Every weekday, my morning routine begins in my home office. It’s where I meditate, write, reflect, and get the engine running.
But this morning, it didn’t feel right. It wasn’t right. It was just a big empty room.
Last night, my son came and loaded up a bunch of furniture for his new rental house. The desk in my office was one of a handful of pieces he took, along with a sleeper sofa we’d saved for him from our old house, a bookshelf, and a few things from his bedroom, which is now also nearly empty.
While a small and insignificant detail in and of its own (I have a new desk being delivered tomorrow), sitting in my meditation chair and looking across my empty office reminds me of all the transitions we are experiencing. Transitions that neither feel normal nor feel like something we could really ever prepare to experience.
Our kids are growing up and moving away.
Today it was my son, beginning his Junior year and moving into his first rental. Next week it will be our middle daughter, beginning her own Freshman year away at college.

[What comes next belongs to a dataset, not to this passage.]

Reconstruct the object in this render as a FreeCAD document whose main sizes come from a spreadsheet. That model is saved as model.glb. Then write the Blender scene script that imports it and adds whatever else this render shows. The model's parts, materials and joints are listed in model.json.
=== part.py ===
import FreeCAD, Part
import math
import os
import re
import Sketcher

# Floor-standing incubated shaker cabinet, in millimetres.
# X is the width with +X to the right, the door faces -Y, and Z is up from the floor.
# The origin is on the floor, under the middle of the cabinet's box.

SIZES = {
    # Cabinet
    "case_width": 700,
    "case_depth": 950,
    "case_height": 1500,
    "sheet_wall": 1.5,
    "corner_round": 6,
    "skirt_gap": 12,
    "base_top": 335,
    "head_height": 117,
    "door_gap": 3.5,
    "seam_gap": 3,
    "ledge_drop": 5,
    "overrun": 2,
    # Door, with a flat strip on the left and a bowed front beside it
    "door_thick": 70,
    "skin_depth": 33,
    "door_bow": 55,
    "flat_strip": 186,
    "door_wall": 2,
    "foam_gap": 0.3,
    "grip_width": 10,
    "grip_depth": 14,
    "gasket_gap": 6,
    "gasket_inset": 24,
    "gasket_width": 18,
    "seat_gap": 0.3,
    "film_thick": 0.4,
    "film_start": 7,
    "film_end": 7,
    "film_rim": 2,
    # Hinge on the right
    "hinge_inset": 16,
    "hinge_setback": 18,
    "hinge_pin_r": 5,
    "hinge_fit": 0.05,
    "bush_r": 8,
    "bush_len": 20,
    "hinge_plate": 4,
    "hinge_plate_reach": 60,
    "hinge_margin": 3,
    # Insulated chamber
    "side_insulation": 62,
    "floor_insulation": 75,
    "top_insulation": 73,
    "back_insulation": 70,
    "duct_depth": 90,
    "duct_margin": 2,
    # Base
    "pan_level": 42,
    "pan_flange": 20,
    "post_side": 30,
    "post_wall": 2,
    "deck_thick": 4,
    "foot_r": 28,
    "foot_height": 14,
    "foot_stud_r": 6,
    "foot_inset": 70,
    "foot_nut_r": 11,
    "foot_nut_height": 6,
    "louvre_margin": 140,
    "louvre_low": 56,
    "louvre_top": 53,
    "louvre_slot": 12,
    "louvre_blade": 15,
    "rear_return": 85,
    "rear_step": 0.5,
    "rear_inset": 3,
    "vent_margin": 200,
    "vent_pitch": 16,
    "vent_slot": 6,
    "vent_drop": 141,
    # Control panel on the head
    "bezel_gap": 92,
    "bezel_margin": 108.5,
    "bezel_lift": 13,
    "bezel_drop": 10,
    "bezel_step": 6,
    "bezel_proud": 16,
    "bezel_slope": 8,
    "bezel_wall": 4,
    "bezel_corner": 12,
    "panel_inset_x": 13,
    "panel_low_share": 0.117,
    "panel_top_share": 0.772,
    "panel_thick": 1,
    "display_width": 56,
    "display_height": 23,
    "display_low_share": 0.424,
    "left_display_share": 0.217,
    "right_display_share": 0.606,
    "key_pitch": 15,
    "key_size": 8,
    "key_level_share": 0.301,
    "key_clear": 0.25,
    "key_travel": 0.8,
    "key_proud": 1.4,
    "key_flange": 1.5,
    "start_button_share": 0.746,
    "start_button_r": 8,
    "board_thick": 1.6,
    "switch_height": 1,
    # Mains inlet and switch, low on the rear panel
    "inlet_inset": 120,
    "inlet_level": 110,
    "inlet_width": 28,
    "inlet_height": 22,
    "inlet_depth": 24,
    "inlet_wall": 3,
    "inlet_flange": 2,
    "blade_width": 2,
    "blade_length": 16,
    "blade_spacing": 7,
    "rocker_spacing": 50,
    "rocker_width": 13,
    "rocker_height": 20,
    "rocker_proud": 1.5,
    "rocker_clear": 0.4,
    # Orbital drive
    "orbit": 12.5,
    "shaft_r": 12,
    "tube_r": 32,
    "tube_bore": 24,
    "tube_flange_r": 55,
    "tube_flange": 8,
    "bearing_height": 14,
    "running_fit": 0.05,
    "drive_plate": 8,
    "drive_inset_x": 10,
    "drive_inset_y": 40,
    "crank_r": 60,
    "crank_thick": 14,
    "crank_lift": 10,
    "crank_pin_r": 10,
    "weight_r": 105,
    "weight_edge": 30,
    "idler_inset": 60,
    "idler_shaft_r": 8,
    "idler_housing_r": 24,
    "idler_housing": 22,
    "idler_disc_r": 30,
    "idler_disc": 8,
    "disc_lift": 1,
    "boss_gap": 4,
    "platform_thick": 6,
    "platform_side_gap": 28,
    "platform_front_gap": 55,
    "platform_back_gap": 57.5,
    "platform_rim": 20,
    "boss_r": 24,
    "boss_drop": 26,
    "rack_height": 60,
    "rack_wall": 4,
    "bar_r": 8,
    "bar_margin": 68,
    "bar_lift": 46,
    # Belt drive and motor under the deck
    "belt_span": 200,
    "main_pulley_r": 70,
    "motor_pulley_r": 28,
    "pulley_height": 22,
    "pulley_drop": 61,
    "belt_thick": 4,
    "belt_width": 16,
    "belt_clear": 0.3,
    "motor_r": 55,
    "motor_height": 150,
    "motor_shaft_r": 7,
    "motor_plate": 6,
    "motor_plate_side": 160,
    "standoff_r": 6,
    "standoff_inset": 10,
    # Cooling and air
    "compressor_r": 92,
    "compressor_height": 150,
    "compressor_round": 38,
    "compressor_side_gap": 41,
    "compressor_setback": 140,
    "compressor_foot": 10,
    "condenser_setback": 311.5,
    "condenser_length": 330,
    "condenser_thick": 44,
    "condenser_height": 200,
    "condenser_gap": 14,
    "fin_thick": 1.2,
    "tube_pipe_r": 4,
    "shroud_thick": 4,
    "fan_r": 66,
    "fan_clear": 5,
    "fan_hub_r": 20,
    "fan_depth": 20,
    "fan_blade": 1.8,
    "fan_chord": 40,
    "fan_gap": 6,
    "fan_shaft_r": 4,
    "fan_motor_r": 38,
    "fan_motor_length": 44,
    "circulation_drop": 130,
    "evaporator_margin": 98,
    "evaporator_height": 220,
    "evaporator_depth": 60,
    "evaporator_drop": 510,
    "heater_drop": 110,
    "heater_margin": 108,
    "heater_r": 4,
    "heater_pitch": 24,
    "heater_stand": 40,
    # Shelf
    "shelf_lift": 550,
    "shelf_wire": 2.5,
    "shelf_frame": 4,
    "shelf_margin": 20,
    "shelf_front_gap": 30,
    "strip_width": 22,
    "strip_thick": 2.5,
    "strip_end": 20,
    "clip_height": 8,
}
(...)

And around a year from today, it will be our youngest who will finally leave the nest.
And then it will be just us.
It struck me in that empty office that our lives are changing, whether we are prepared for that change or not.
As I sat there surveying all the open space around me, the room never felt bigger or more lonely. I was flooded with emotions. Some were not so positive like sadness, longing, loss, and wondering. But there was also an element of hope, adventure, and possibility.
I suppose it will always be this way with change. There are always two sides to that coin. One side of what was, and the other of what could be.
Our kids are growing up. They are off to face their own battles, find their own ways, and live the ups and downs of adulthood.
And we are soon-to-be empty nesters. Struggling with the overwhelming silence that has replaced the frenetic pace of being a parent. Learning to cope with the quiet that replaces the hustle and bustle of kids coming and going, doors slamming, laughter, tears, and food disappearing from the pantry at a ridiculous pace to now having crap we throw away because we cannot consume it all before it expires.
My wife has already commented on how quiet and boring life will be when they are gone. More alone time. Fewer interruptions. More time to reflect. More dining out because we haven’t figured out how to cook for only two of us.
I can see that coin of change lying on the ground and we can only see the tails-side, not yet having the wherewithal to flip it over and see the heads-up side.
And at this moment, I’m just inclined to sit with it. To let it be. To experience all of the emotions that naturally occur to us during this time. To mourn what was and wonder if we did enough to give them all the tools and resources they would need in the big, bad world. “We’ll see” seems to be a common ending to our speculation.
We’ll see.
And we will. At some point, we’ll flip that coin over, and we’ll begin to see what’s possible for us too. We’ll start dreaming again about all the stuff we still have to experience on this earth and the places we’ll want to go.
We’ll figure it out because that’s what we do.
And they’ll figure it out also because that’s what we’ve trained them to do.
But for today, I have an empty office and a hole in my heart. And that’s ok too. I’m reminded that the day always follows the night. The light always follows the dark.
So my word of encouragement is to just let it be. Feel it all. We cannot know true joyfulness without an equal and opposite amount of sorrow. Feel it all.
Where are you rushing what is? Where can you take a moment to just let it be?